**DATASET**
·····
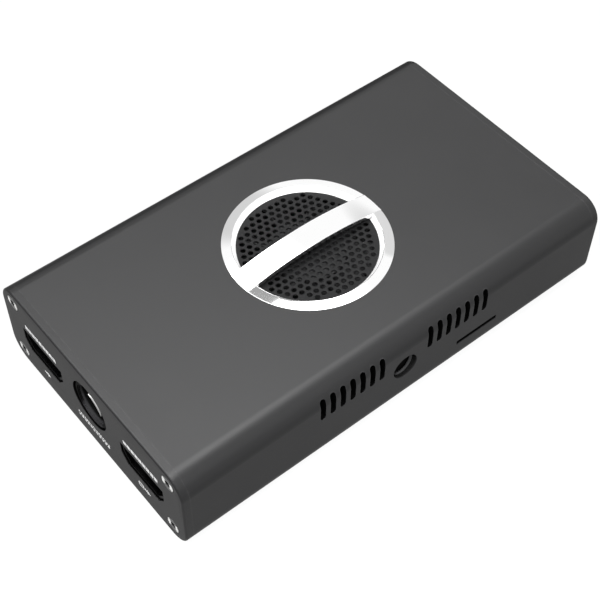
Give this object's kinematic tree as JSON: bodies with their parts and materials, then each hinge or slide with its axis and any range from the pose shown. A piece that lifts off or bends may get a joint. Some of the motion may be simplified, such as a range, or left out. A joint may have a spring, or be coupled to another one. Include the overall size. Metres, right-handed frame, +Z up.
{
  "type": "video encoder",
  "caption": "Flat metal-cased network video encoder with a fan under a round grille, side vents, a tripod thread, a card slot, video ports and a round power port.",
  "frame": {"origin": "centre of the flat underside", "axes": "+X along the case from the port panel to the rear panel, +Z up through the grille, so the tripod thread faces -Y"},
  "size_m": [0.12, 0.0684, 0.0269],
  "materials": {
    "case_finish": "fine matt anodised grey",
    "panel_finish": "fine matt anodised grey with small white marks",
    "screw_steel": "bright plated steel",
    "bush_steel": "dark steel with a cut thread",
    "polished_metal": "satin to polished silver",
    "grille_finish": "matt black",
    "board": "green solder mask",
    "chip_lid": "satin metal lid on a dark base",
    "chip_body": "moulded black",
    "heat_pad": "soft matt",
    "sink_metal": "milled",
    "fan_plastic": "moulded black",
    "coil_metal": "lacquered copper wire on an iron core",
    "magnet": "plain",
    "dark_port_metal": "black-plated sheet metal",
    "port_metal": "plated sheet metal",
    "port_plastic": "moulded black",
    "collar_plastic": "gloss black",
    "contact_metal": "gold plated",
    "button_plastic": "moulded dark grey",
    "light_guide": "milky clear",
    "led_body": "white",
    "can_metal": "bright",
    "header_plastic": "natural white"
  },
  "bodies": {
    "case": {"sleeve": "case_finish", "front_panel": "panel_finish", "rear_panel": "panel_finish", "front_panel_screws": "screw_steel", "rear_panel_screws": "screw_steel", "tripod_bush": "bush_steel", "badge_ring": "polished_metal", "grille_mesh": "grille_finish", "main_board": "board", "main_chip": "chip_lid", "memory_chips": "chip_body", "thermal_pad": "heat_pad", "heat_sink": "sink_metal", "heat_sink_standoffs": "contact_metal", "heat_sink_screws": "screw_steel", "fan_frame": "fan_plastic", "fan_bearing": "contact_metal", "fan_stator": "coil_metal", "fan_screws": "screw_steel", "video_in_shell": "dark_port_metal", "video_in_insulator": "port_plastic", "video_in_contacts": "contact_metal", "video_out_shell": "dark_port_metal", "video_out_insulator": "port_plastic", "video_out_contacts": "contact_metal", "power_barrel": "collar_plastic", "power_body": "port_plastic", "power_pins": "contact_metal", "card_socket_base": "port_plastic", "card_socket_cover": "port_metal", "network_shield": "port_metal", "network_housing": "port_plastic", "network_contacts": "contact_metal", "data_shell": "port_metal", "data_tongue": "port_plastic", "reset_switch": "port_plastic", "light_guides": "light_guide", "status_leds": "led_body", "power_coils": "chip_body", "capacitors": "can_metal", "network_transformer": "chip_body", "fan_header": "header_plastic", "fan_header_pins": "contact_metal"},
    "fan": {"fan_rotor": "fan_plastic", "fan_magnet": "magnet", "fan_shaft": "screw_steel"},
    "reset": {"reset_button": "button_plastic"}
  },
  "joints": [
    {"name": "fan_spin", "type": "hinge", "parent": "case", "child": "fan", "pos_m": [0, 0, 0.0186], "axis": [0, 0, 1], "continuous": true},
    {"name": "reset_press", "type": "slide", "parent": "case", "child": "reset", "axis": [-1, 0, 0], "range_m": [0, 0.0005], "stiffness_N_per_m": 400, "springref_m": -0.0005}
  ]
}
·····
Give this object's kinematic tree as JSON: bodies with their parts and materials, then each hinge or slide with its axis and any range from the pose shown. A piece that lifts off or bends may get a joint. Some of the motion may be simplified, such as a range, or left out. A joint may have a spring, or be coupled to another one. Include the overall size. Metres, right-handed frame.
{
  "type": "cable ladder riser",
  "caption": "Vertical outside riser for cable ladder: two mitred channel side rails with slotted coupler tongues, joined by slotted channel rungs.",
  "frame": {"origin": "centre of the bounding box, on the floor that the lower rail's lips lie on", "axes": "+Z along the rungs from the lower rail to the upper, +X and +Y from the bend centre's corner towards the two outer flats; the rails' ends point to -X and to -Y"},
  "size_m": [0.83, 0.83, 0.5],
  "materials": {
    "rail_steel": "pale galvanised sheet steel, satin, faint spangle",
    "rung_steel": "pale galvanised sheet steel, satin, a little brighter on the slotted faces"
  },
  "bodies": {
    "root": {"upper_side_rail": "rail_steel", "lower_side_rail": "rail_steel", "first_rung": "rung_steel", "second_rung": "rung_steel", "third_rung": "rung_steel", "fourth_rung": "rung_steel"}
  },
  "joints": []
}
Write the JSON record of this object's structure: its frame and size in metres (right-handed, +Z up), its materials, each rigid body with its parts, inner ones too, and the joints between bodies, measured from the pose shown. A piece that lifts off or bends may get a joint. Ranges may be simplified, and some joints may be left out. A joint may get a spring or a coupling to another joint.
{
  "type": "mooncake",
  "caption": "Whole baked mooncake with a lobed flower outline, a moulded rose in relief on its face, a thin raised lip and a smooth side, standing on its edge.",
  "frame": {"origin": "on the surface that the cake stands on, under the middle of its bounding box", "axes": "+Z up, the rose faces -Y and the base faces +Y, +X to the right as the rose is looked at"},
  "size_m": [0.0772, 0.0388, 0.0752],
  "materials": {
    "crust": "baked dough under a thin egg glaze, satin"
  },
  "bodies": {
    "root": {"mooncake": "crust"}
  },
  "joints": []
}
·····
**STATED EXERCISE**
In the entries above, find each line with the string "then" and copy it.

**FINISHED ANSWER**
Give this object's kinematic tree as JSON: bodies with their parts and materials, then each hinge or slide with its axis and any range from the pose shown. A piece that lifts off or bends may get a joint. Some of the motion may be simplified, such as a range, or left out. A joint may have a spring, or be coupled to another one. Include the overall size. Metres, right-handed frame, +Z up.
Give this object's kinematic tree as JSON: bodies with their parts and materials, then each hinge or slide with its axis and any range from the pose shown. A piece that lifts off or bends may get a joint. Some of the motion may be simplified, such as a range, or left out. A joint may have a spring, or be coupled to another one. Include the overall size. Metres, right-handed frame.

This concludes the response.